**Problem statement**: Write out the material below again, unchanged.

**Recorded data**:
::::

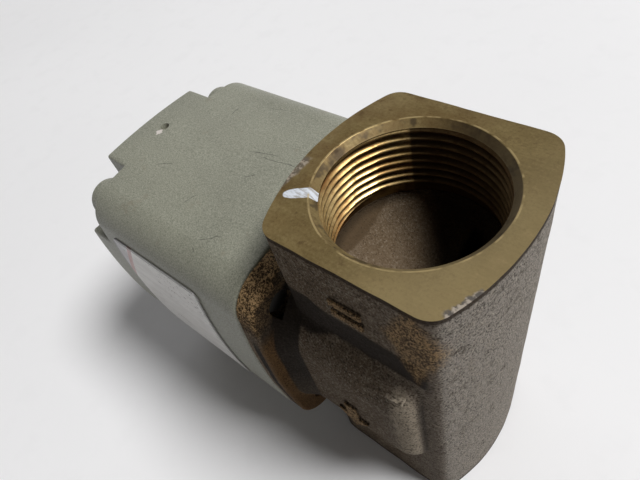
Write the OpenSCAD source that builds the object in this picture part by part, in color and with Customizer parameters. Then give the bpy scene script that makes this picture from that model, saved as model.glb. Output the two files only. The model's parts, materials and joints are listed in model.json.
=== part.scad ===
// Air-operated two-port shut-off valve with a spring-closed piston actuator.
// +Z runs up the port axis, the actuator points along -X, and the origin is the
// centre of the lower port's mouth, on which the valve stands.
// "Out" means the distance from the port axis along the actuator, towards -X.

/* [Valve body] */
// Distance between the two port faces
face_to_face = 110; // [106:1:120]
// Width of the port collars across their flats
collar_flats = 51; // [48:1:54]
// Length of the port collars along the actuator axis
collar_length = 52; // [50:1:56]
// Radius of the collars' rounded ends
collar_end_r = 57; // [45:1:80]
// Width of the round chamber between the collars
chamber_w = 62; // [58:1:66]
// Height of the chamber
chamber_h = 60; // [56:1:64]
// Radius of the chamber's long edges
chamber_edge_r = 18; // [10:1:24]
// How far the neck stands out round the chamber
neck_grow = 1.8; // [0.5:0.1:3]
// Distance from the port axis to the chamber's plain end
chamber_in = 16.4; // [14:0.1:17]
// Length of the neck
neck_l = 5; // [2:1:8]
// Thickness of the casing flange
flange_t = 6; // [5:0.5:10]
// Distance from the port axis to the flange's joint face
joint_out = 29.5; // [29:0.5:34]

/* [Ports] */
// Radius of the port bore at the thread crests (1 1/4 inch pipe thread)
port_minor_r = 19.475; // [19:0.005:20]
// Radius of the chamfer at the port mouth
port_mouth_r = 21.3; // [21:0.1:22]
// Length of the threaded wall in each port
port_thread_l = 18.5; // [16:0.5:20]
// Radius of the undercut behind the thread
undercut_r = 21; // [20.5:0.1:21.5]
// Length of the undercut
undercut_l = 3; // [2:0.5:5]
// Step inwards from the undercut to the cast passage
cast_step = 2.5; // [2:0.25:3]

/* [Flow passages] */
// Gap around the seat ring's collar in the stem-side chamber
collar_room = 1.5; // [1.3:0.1:1.8]
// Thickness of the wall that holds the seat
seat_wall = 6; // [5:0.5:7]
// Thickness of the cast floors between the passages
floor_t = 3.5; // [3:0.5:4.5]
// Wall left upright between the bowl-shaped upper floor and the port's undercut
bowl_room = 2.2; // [1:0.1:4]

/* [Seat and disc] */
// Radius of the opening in the seat
seat_bore_r = 12; // [11:0.25:12.5]
// Wall of the seat ring's shank
seat_shank_w = 2.2; // [1.8:0.1:2.4]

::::

**Expected answer**:
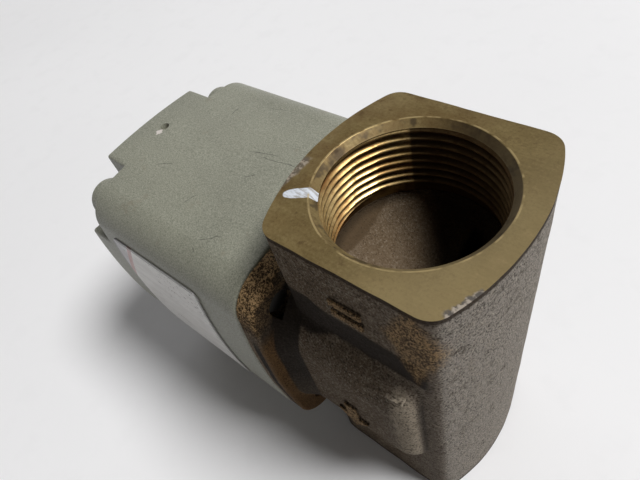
Write the OpenSCAD source that builds the object in this picture part by part, in color and with Customizer parameters. Then give the bpy scene script that makes this picture from that model, saved as model.glb. Output the two files only. The model's parts, materials and joints are listed in model.json.
=== part.scad ===
// Air-operated two-port shut-off valve with a spring-closed piston actuator.
// +Z runs up the port axis, the actuator points along -X, and the origin is the
// centre of the lower port's mouth, on which the valve stands.
// "Out" means the distance from the port axis along the actuator, towards -X.

/* [Valve body] */
// Distance between the two port faces
face_to_face = 110; // [106:1:120]
// Width of the port collars across their flats
collar_flats = 51; // [48:1:54]
// Length of the port collars along the actuator axis
collar_length = 52; // [50:1:56]
// Radius of the collars' rounded ends
collar_end_r = 57; // [45:1:80]
// Width of the round chamber between the collars
chamber_w = 62; // [58:1:66]
// Height of the chamber
chamber_h = 60; // [56:1:64]
// Radius of the chamber's long edges
chamber_edge_r = 18; // [10:1:24]
// How far the neck stands out round the chamber
neck_grow = 1.8; // [0.5:0.1:3]
// Distance from the port axis to the chamber's plain end
chamber_in = 16.4; // [14:0.1:17]
// Length of the neck
neck_l = 5; // [2:1:8]
// Thickness of the casing flange
flange_t = 6; // [5:0.5:10]
// Distance from the port axis to the flange's joint face
joint_out = 29.5; // [29:0.5:34]

/* [Ports] */
// Radius of the port bore at the thread crests (1 1/4 inch pipe thread)
port_minor_r = 19.475; // [19:0.005:20]
// Radius of the chamfer at the port mouth
port_mouth_r = 21.3; // [21:0.1:22]
// Length of the threaded wall in each port
port_thread_l = 18.5; // [16:0.5:20]
// Radius of the undercut behind the thread
undercut_r = 21; // [20.5:0.1:21.5]
// Length of the undercut
undercut_l = 3; // [2:0.5:5]
// Step inwards from the undercut to the cast passage
cast_step = 2.5; // [2:0.25:3]

/* [Flow passages] */
// Gap around the seat ring's collar in the stem-side chamber
collar_room = 1.5; // [1.3:0.1:1.8]
// Thickness of the wall that holds the seat
seat_wall = 6; // [5:0.5:7]
// Thickness of the cast floors between the passages
floor_t = 3.5; // [3:0.5:4.5]
// Wall left upright between the bowl-shaped upper floor and the port's undercut
bowl_room = 2.2; // [1:0.1:4]

/* [Seat and disc] */
// Radius of the opening in the seat
seat_bore_r = 12; // [11:0.25:12.5]
// Wall of the seat ring's shank
seat_shank_w = 2.2; // [1.8:0.1:2.4]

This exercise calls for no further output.